At the end of the show a fascinating section is dedicated to the behind-the-scenes work put into marketing the Barbie magic. We are given the chance to see some incredibly detailed sets on which Barbie and her extended family are photographed and filmed for ad campaigns.
Then we are taken to a ‘special editions’ display, where we can see the dolls which have been produced for specific occasions or events. There are Barbie versions of Prince William and Duchess Catherine on their wedding day. And the royal couple sit in a vitrine alongside Batman, Superman and Diana Ross. It’s fantastic.
At the end of the show the curators include a section on the influence Barbie has had on the art world, displaying pieces where Barbie has been used as either inspiration, muse or material; there are four dolls dressed as religious icons including Saint Genevieve and Joan of Arc by Marianella Perelli and Pool Paolini. There’s portrait of Barbie by Andy Warhol and there’s a revolving runway show featuring Barbie outfits designed by Karl Lagerfeld, Diane von Furstenberg, Jean-Paul Gaultier and Christian Lacroix to name but a few.

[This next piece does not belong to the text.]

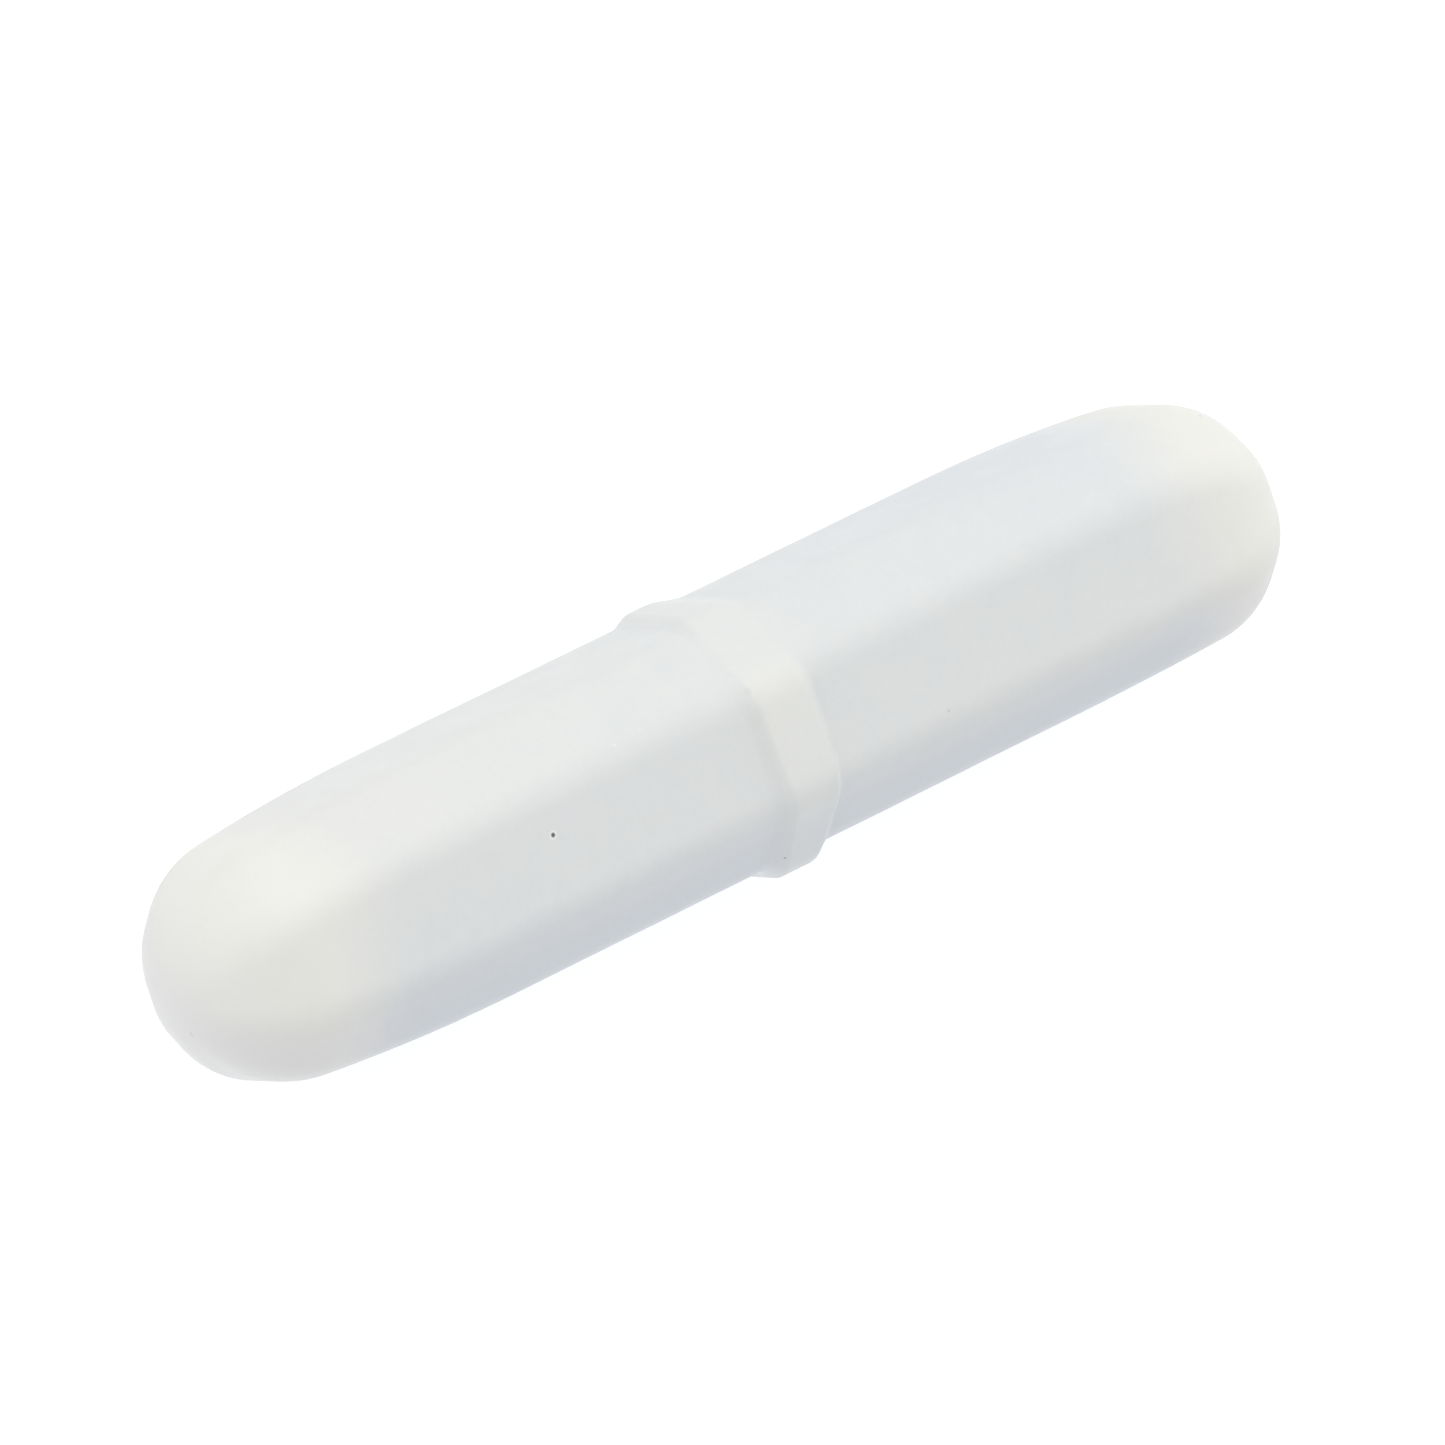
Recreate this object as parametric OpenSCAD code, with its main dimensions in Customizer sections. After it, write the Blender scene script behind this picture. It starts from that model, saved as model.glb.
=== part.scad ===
// Coated magnetic stirring bar: an alnico rod sealed in a white PTFE jacket of octagonal section,
// with domed ends and a low pivot ring moulded round the middle.
//
// Frame: +X runs along the bar, +Z is up. The origin is the centre of the ring's lowest flat,
// which is the face that the bar rests on.

/* [Bar] */
// Overall length, tip to tip
bar_length = 40; // [30:1:60]
// Distance between two opposite flats of the octagonal body
across_flats = 8; // [6:0.5:10]
// Width across the diagonal flats as a share of the width across the upright and level ones
diagonal_share = 0.95; // [0.94:0.01:1]
// Rounding of the eight long edges
edge_radius = 1.3; // [0.4:0.1:2.4]

/* [Domed ends] */
// Length over which the body draws in to a tip
dome_length = 9.8; // [6:0.1:12]
// Tip radius as a share of the body's half width: higher is blunter
dome_bluntness = 0.93; // [0.6:0.01:0.94]

/* [Pivot ring] */
// Height of the ring above the level and upright flats: the ring is a regular octagon
ring_height = 0.3; // [0.2:0.05:1]
// Width of the ring where it meets the body
ring_base_width = 2.6; // [1.6:0.1:4]
// Width of the flat crest of the ring
ring_crest_width = 1.4; // [0.5:0.1:1.5]
// Rounding of the ring's eight corners
ring_edge_radius = 1.6; // [0.4:0.1:2.6]

/* [Magnet] */
// Thickness of the jacket between the magnet and a flat
wall = 1.2; // [0.8:0.1:1.6]
// Length of solid PTFE beyond each end of the magnet
plug_length = 4; // [3:0.5:6]
// Bevel on the two ends of the magnet
magnet_bevel = 0.3; // [0.1:0.1:0.6]

/* [Hidden] */
$fn = 96;

// Each pair of opposite sides is one slab, so half a turn holds them all
flat_turns = [0, 90];
diagonal_turns = [45, 135];
edge_turns = [22.5, 67.5, 112.5, 157.5];
diagonal_angle = diagonal_turns[0];
edge_angle = edge_turns[0];
half_flat = across_flats/2;
half_diagonal_flat = half_flat*diagonal_share;
half_ring_flat = half_flat + ring_height;
half_length = bar_length/2;
axis_height = half_ring_flat;
magnet_radius = half_flat - wall;
magnet_length = bar_length - 2*plug_length;
slab_depth = 2*across_flats;
shoulder_steps = 5;
tip_steps = 9;

jacket_white = [0.92, 0.93, 0.93];
plug_ivory = [0.95, 0.95, 0.92];
alnico_grey = [0.36, 0.36, 0.38];

// Distance from the axis to a rounded corner between a flat and its diagonal neighbour
function corner_reach(flat_reach, diagonal_reach, radius) =
    let (
        centre_out = flat_reach - radius,
        centre_along = (diagonal_reach - radius - centre_out*cos(diagonal_angle))
            /sin(diagonal_angle)
    )
    centre_out*cos(edge_angle) + centre_along*sin(edge_angle) + radius;

// Quarter outline of a domed end that starts at height h: a long shallow shoulder arc that leaves
// the flat without a kink, then a blunt tip arc that meets the axis square on
function dome_outline(h) =
    let (
        tip_radius = dome_bluntness*h,
        shoulder_radius = (dome_length*dome_length - 2*dome_length*tip_radius + h*h)
            /(2*(h - tip_radius)),
        shoulder_x = half_length - dome_length,
        tip_x = half_length - tip_radius,
        join_angle = atan2(shoulder_radius - h, tip_x - shoulder_x)
    )
    concat(
        [for (i = [0:shoulder_steps - 1])
            let (a = 90 - (90 - join_angle)*i/shoulder_steps)
            [shoulder_x + shoulder_radius*cos(a), h - shoulder_radius + shoulder_radius*sin(a)]],
        [for (i = [0:tip_steps])
            let (a = join_angle*(1 - i/tip_steps))
            [tip_x + tip_radius*cos(a), tip_radius*sin(a)]]
    );

// Trapezoid of the pivot ring, from left to right
function ring_outline(h, crest) = [
    [-ring_base_width/2, h], [-ring_crest_width/2, crest],
    [ring_crest_width/2, crest], [ring_base_width/2, h]
];

function mirrored_left(points) =
    [for (i = [len(points) - 1:-1:0]) [-points[i][0], points[i][1]]];

// Whole side outline of the bar, with body height h and ring crest height crest
module side_outline(h, crest) {
    right = dome_outline(h);
    upper = concat(mirrored_left(right), ring_outline(h, crest), right);
    lower = [for (i = [len(upper) - 2:-1:1]) [upper[i][0], -upper[i][1]]];
    polygon(concat(upper, lower));
}

// The outline carried straight across the bar: it shapes one pair of opposite sides
module side_slab(h, crest)
    rotate([90, 0, 0])
        linear_extrude(height = slab_depth, center = true)
            side_outline(h, crest);

// What several copies of a slab, turned about the bar's axis, have in common
module crossed(turns)
    intersection_for (turn = turns)
        rotate([turn, 0, 0])
            children();

// Outer form of the bar about its own axis: level and upright flats, diagonal flats, eased edges
module outer_form()
    intersection() {
        crossed(flat_turns)
            side_slab(half_flat, half_ring_flat);
        crossed(diagonal_turns)
            side_slab(half_diagonal_flat, half_ring_flat);
        crossed(edge_turns)
            side_slab(
                corner_reach(half_flat, half_diagonal_flat, edge_radius),
                corner_reach(half_ring_flat, half_ring_flat, ring_edge_radius));
    }

// Round rod along +X from x = start
module rod_along_x(radius, start, length)
    translate([start, 0, 0])
        rotate([0, 90, 0])
            cylinder(r = radius, h = length);

// Cast alnico rod with bevelled ends
module magnet_core()
    color(alnico_grey)
        translate([0, 0, axis_height])
            rotate([0, 90, 0])
                rotate_extrude()
                    polygon([
                        [0, -magnet_length/2],
                        [magnet_radius - magnet_bevel, -magnet_length/2],
                        [magnet_radius, magnet_bevel - magnet_length/2],
                        [magnet_radius, magnet_length/2 - magnet_bevel],
                        [magnet_radius - magnet_bevel, magnet_length/2],
                        [0, magnet_length/2]
                    ]);

// PTFE jacket with its integral ring, bored through for the magnet and the two end plugs
module jacket_sleeve()
    color(jacket_white)
        translate([0, 0, axis_height])
            difference() {
                outer_form();
                rod_along_x(magnet_radius, -bar_length, 2*bar_length);
            }

// Solid PTFE end, flush with the dome: side is -1 for the left end and 1 for the right end
module end_plug(side)
    color(plug_ivory)
        translate([0, 0, axis_height])
            mirror([side < 0 ? 1 : 0, 0, 0])
                intersection() {
                    outer_form();
                    rod_along_x(magnet_radius, magnet_length/2, bar_length);
                }

module end_plug_left() end_plug(-1);

module end_plug_right() end_plug(1);

magnet_core();
jacket_sleeve();
end_plug_left();
end_plug_right();
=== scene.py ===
"""Looks of a PTFE coated magnetic stir bar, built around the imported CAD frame.

Frame: +X along the bar, +Z up, origin under the middle of the pivot ring, metres. Angles round the
bar start at the top and grow towards the back, so the flat that faces the camera is at -45 degrees.
"""
import math

import bpy
import numpy as np
from mathutils import Matrix, Vector


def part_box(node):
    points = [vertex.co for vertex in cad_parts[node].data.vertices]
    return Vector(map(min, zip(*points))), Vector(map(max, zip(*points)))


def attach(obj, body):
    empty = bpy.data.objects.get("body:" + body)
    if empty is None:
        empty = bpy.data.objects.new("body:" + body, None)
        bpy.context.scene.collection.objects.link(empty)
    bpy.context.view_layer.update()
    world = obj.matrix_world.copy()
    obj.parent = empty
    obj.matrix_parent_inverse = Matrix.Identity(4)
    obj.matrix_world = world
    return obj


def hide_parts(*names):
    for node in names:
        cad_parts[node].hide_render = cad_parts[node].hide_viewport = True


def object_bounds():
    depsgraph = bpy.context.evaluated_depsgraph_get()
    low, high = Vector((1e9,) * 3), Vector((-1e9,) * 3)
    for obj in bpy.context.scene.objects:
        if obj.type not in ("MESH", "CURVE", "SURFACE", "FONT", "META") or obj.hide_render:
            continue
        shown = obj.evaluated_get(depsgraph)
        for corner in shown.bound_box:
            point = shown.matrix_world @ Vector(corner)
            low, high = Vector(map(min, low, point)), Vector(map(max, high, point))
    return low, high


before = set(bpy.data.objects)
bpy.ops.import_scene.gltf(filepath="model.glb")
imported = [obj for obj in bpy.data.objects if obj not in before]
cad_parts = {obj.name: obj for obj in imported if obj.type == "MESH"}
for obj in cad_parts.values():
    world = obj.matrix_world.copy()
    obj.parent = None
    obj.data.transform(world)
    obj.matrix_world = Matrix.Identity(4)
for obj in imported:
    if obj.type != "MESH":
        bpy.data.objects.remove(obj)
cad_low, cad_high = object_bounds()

MM = 0.001
LEFT = -1
RIGHT = 1

# ---------------------------------------------------------------- sizes taken from the frame
HALF_LENGTH = (cad_high[0] - cad_low[0]) / 2
HALF_RING = (cad_high[2] - cad_low[2]) / 2
AXIS_Z = (cad_high[2] + cad_low[2]) / 2
magnet_low, magnet_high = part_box("magnet_core")
MAGNET_RADIUS = (magnet_high.z - magnet_low.z) / 2
MAGNET_END = magnet_high.x

# ---------------------------------------------------------------- form of the jacket, as in the CAD
RING_HEIGHT = 0.3 * MM
HALF_FLAT = HALF_RING - RING_HEIGHT
DIAGONAL_SHARE = 0.95
DOME_LENGTH = 9.8 * MM
DOME_BLUNTNESS = {LEFT: 0.93, RIGHT: 0.95}    # the right end came out a little blunter
RING_HALF_BASE = 1.3 * MM
RING_HALF_CREST = 0.7 * MM
RING_EDGE_RADIUS = 1.6 * MM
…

Overall it’s a show well worth going to see, whether you’re a Mattel fan or not. It’s hugely impressive to see the journey of how one basic plastic doll has been constantly refreshed and revamped to match ever-changing audiences and I particularly enjoyed the audio-visual elements, including everybody’s favourite song from 1996, Aqua’s Barbie Girl.
The exhibition is on at Le Musee des Arts Decoratifs until 18 September 2016 and costs 11€ at full price (the 11€ ticket allows you to access the entire Museum, including the current Roger Tallon exhibit and the permanent collection). There are student, young people and other concessions available but do visit the museum’s website for complete details.